ERIC GILL: A Lover's Quest for Art and God

By

Pub Date: April 1st, 1989
Publisher: Dutton

To previous biographers like Robert Speight (Life of Eric Gill, 1966), Gill was an artist/craftsman whose conversion to Roman Catholicism in 1913 ignited a blaze of religious fervor that was near-saintly. Gill himself, in his posthumous Autobiography, downplayed any human failings. Now, MacCarthy (British Design Since 1880) takes a hard, halo-bashing look at Gill's diaries and comes up with some startling revelations about the Britisher's anything-but-monastic sex life. Born into a Nonconformist Methodist sect--his father was a curate who later went over to the Church of England, taking the family with him--Gill was raised in an atmosphere that stressed divine retribution and Victorian idealism. These qualities were never to leave him, though the sexual repression of his childhood upbringing was quickly overcome. During his 58 years, Gill not only married and carried on a series of affairs with various women, but indulged in incestuous relations with his sisters and his daughters, produced a large body of erotic drawings, and seems to have experimented with bestiality.
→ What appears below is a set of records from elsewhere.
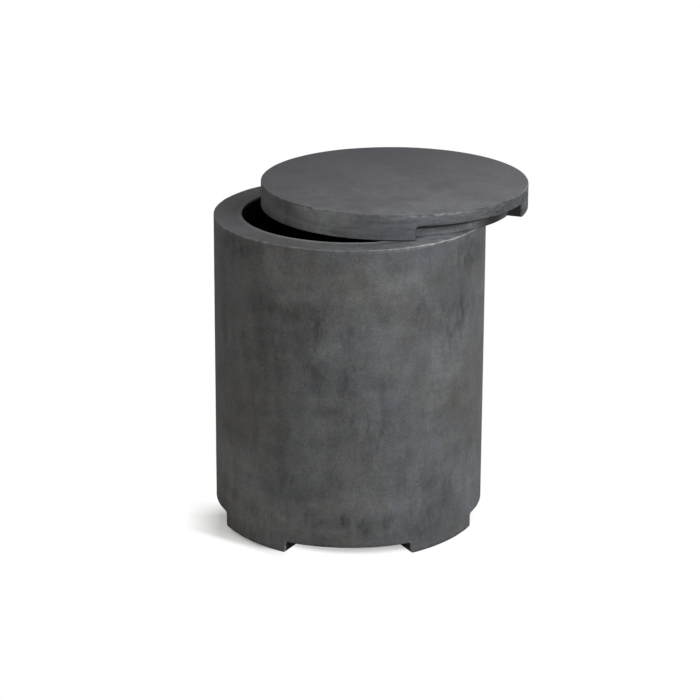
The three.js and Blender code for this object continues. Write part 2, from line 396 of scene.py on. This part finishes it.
    # The sand stands out a little and the pinholes lie deeper
    height = sums(tree, "ADD", sums(tree, "MULTIPLY", sand, 0.4), coarse)
    height = sums(tree, "SUBTRACT", height, sums(tree, "MULTIPLY", hole, 2.0))
    bump = node(tree, "ShaderNodeBump", {"Height": height, "Strength": 0.9, "Distance": GRAIN_HEIGHT})
    inputs = {
        "Base Color": colour,
        "Roughness": spread(tree, dabs, (0.75, 1.25), (0.58, 0.64)),
        "Specular IOR Level": 0.30,
        "Normal": bump.outputs["Normal"],
    }
    shader = node(tree, "ShaderNodeBsdfPrincipled", inputs)
    node(tree, "ShaderNodeOutputMaterial", {"Surface": shader.outputs[0]})
    return made


# Moulded nitrile rubber, which gives the eye a dull black with a little dust on it
def make_rubber():
    made, tree = new_material("moulded_nitrile_rubber_black")
    place = node(tree, "ShaderNodeTexCoord").outputs["Object"]
    dust = noise(tree, place, DUST_SIZE, 4, 0.6)
    dusty = spread(tree, dust, (0.4, 0.7), (0.0, 1.0))
    grain = noise(tree, place, RUBBER_GRAIN_SIZE, 2, 0.55)
    bump = node(tree, "ShaderNodeBump", {"Height": grain, "Strength": 0.2, "Distance": RUBBER_GRAIN_HEIGHT})
    inputs = {
        "Base Color": mixed(tree, dusty, linear("#19191a"), linear("#2b2a29")),
        "Roughness": spread(tree, dust, (0.3, 0.7), (0.62, 0.8)),
        "Specular IOR Level": 0.35,
        "Normal": bump.outputs["Normal"],
    }
    shader = node(tree, "ShaderNodeBsdfPrincipled", inputs)
    node(tree, "ShaderNodeOutputMaterial", {"Surface": shader.outputs[0]})
    return made


concrete = make_concrete()
rubber = make_rubber()


# Geometry Nodes
def new_rule(name, inputs):
    """A Geometry Nodes tree with named inputs and a material, and its input node."""
    tree = bpy.data.node_groups.new(name, "GeometryNodeTree")
    for label, kind in (*inputs.items(), ("Material", "Material")):
        tree.interface.new_socket(label, in_out="INPUT", socket_type="NodeSocket" + kind)
    tree.interface.new_socket("Geometry", in_out="OUTPUT", socket_type="NodeSocketGeometry")
    return tree, node(tree, "NodeGroupInput")


def finish_rule(tree, start, geometry):
    """The end of each tree: instances made real, the material set, and the mesh handed out."""
    real = node(tree, "GeometryNodeRealizeInstances", {"Geometry": geometry})
    inputs = {"Geometry": real.outputs["Geometry"], "Material": start.outputs["Material"]}
    dressed = node(tree, "GeometryNodeSetMaterial", inputs)
    node(tree, "NodeGroupOutput", {"Geometry": dressed.outputs["Geometry"]})


def unevenness_rule():
    """A casting's face is never quite true: each point sinks a little, by soft noise of a given size."""
    inputs = {"Casting": "Geometry", "Depth": "Float", "Size": "Float", "Seed": "Float"}
    tree, start = new_rule("hand_cast_unevenness", inputs)
    scale = sums(tree, "DIVIDE", 1.0, start.outputs["Size"])
    inputs = {"W": start.outputs["Seed"], "Scale": scale, "Detail": 2.0, "Roughness": 0.45}
    swell = node(tree, "ShaderNodeTexNoise", inputs, noise_dimensions="4D").outputs["Fac"]
    sunk = sums(tree, "MULTIPLY", spread(tree, swell, (0.25, 0.75), (-1.0, 0.0)), start.outputs["Depth"])
    normal = node(tree, "GeometryNodeInputNormal").outputs["Normal"]
    inputs = {"Geometry": start.outputs["Casting"], "Offset": scaled(tree, normal, sunk)}
    moved = node(tree, "GeometryNodeSetPosition", inputs)
    finish_rule(tree, start, moved.outputs["Geometry"])
    return tree


def four_pads_rule():
    """One pad set on the four corners of a rectangle, turned about its middle."""
    inputs = {"Pad": "Geometry", "Wide": "Float", "Deep": "Float", "Turn": "Float", "Middle": "Vector"}
    tree, start = new_rule("rubber_pads_on_four_places", inputs)
    inputs = {
        "Size X": start.outputs["Wide"],
        "Size Y": start.outputs["Deep"],
        "Vertices X": 2,
        "Vertices Y": 2,
    }
    corners = node(tree, "GeometryNodeMeshGrid", inputs)
    turn = node(tree, "ShaderNodeCombineXYZ", {"Z": start.outputs["Turn"]})
    inputs = {
        "Geometry": corners.outputs["Mesh"],
        "Translation": start.outputs["Middle"],
        "Rotation": turn.outputs["Vector"],
    }
    placed = node(tree, "GeometryNodeTransform", inputs)
    inputs = {"Points": placed.outputs["Geometry"], "Instance": start.outputs["Pad"]}
    pads = node(tree, "GeometryNodeInstanceOnPoints", inputs)
    finish_rule(tree, start, pads.outputs["Instances"])
    return tree


def grown(carrier, rule, values):
    """The carrier with the plain mesh that a rule makes from it and from the rule's named inputs."""
    modifier = carrier.modifiers.new("rule", "NODES")
    modifier.node_group = rule
    known = {s.name: s.identifier for s in rule.interface.items_tree if s.in_out == "INPUT"}
    for name, value in values.items():
        modifier[known[name]] = value
    bpy.context.view_layer.update()
    depsgraph = bpy.context.evaluated_depsgraph_get()
    result = carrier.evaluated_get(depsgraph)
    mesh = bpy.data.meshes.new_from_object(result, preserve_all_data_layers=True, depsgraph=depsgraph)
    carrier.modifiers.clear()
    carrier.data = mesh
    return carrier


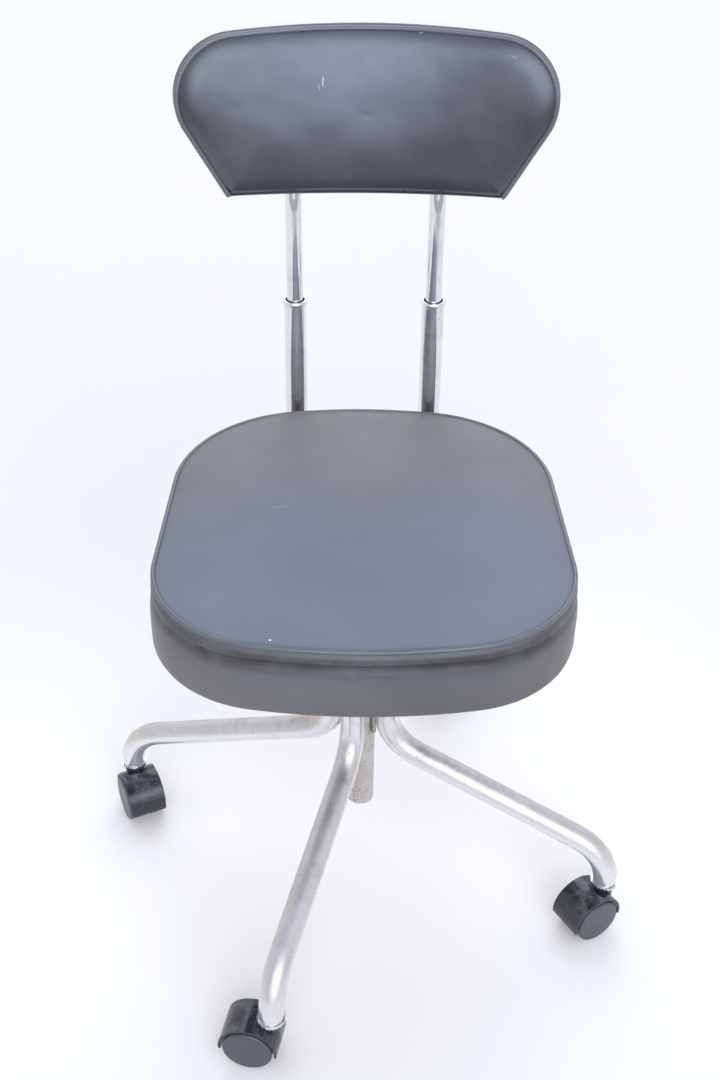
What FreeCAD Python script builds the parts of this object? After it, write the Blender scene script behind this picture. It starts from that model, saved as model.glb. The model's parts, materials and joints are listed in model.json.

At the same time, he was espousing the Rule of St. Dominic in his private life, wore a ""girdle of chastity"" beneath his hand-loomed smock, and established a series of communes that attracted many of the religious-minded. He preached a kind of Christian socialism and was viewed by his followers as a major critic of modern life comparable to Bernard Shaw. MacCarthy's findings are convincing and often shocking, but she fails to integrate them into an overall evaluation of Gill's life. Was Gill a Blakean figure intent on free sexual expression as an aspect of divine fecundity--or a dirty old man and religious hypocrite? And what do his sexual peccadilloes have to do with his very real stature as an innovative sculptor and typographer? MacCarthy doesn't tell us, and her book, though providing an intriguing look at Catholic bohemia during the first half of this century, is thus ultimately frustrating and unresolved.